Ama bu durum Kültür Bakanlığı "heyetinin"Suudi Arabistan gezisi fırsatını değerlendirmelerini önlemeye de yetmedi.
Kültür Bakanı başkanlığındaki 100 kişilik "kültür heyeti" önceki gün Suudi Arabistan’a vardı.
Heyetin özelliği 100 kişinin de erkeklerden oluşmuş olması.
Yanlış anlamayın, heyete girebilecek ayarda "kültürlü" Türk kadını bulunmadığından değil, Suudiler "gelirken kadın getirmeyin" dedikleri için böyle.
Bu nasıl bir kültür festivali olacaksa, anlayamadım.
Kadınların adam yerine konulmadığı bir düzene özenen kadınların varlığını hatırlayıp, üzüldüm.
Ama en çok da kendi heyetindeki iki isme vize alamadığı halde koşarak Suudi Arabistan’a giden bakana takıldı kafam.

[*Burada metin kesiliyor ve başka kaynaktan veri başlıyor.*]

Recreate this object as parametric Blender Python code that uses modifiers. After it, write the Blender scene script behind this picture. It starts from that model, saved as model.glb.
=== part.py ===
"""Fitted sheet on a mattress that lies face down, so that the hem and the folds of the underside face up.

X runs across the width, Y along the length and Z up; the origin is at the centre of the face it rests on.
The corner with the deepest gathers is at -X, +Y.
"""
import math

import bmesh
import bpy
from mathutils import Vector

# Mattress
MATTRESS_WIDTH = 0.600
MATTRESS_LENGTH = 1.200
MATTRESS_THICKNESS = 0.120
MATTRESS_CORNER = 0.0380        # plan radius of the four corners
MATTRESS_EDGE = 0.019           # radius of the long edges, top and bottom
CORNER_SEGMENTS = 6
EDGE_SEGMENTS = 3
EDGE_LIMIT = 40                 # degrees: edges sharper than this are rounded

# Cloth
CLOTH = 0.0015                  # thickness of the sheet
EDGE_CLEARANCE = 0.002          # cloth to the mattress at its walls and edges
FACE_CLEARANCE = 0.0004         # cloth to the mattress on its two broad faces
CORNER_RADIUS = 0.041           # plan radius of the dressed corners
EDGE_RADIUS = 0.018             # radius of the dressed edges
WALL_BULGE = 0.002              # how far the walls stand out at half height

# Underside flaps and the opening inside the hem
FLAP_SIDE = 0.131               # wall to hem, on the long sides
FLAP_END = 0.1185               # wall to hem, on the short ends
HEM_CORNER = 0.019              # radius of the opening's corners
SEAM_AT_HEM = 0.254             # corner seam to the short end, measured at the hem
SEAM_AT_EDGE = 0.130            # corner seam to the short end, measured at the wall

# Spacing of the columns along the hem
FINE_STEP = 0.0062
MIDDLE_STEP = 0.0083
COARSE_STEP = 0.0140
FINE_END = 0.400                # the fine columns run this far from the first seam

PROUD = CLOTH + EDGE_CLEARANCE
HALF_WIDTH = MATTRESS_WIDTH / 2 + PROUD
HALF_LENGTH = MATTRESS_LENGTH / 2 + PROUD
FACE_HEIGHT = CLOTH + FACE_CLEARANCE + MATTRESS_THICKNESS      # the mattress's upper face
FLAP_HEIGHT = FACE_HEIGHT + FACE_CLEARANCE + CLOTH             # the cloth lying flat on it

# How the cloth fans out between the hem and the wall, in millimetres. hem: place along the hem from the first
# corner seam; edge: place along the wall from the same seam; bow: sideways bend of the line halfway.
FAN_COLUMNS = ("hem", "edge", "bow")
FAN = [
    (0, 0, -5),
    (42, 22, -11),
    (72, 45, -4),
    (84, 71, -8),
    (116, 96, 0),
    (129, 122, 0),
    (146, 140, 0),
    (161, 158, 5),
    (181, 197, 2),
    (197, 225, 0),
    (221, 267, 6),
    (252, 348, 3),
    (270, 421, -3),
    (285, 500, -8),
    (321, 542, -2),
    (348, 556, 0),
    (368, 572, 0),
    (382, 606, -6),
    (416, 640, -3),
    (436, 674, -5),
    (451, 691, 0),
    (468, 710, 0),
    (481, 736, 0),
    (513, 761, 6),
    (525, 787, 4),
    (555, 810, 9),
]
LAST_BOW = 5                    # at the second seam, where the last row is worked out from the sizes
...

"Bizim ülkemizde kadınlar ile erkekler eşit, biz böyle cinsiyet ayrımcılığı yapmayız ve bu davetinizi kabul edemeyiz" diyememiş olmasına üzüldüm.

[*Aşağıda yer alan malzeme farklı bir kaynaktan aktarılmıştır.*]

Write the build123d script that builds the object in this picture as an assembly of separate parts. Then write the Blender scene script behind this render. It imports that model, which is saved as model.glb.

Belli ki AKP’nin "Arapçı" yönü, onu da etkilemiş!
Pamuk eller cebe!
BELEDİYELERİN, sokak aydınlatmasında kullanılan elektriğin parasının üzerine yatmalarının bedelini bizler ödeyeceğiz.
2 milyar YTL’yi bulan bu alacak, bizlerin faturalarına eklenerek tahsil edilecek.
Buna ilaveten, hükümet yerel seçimler öncesinde, belediye gelirlerini artırmak için yeni bir vergi paketi de hazırladı.
Sokağa park edilen araçtan tutun da, doğal gaza, şans oyunlarına kadar birçok kalemde ek vergi ödeyeceğiz.
Belediyelerin aldıkları paraları nasıl kullandıkları bir sır değil.
Seçim öncesi ve ramazanlarda halka erzak ve kömür dağıtmak gibi "siyasi faaliyetler", kendisi için profesyonel futbol kulübü kurup oyuncu transfer etmek gibi "sportif faaliyetler" ve AKP’li müteahhit ve işadamlarına iş icat edip, para dağıtmak gibi "ekonomik faaliyetler" için kullanılıyor bu paralar.
Ülkemizde doğru dürüst bir muhalefet partisi olmadığı için yapacağımız tek şey, bu soyguna karşı boynumuzu eğmek.
"Hesabını nasıl olsa seçimlerde sorarız" da diyemiyorum, çünkü avanta erzak ve kömürü kapanların seçimlerde ne yaptıkları da bir sır değil.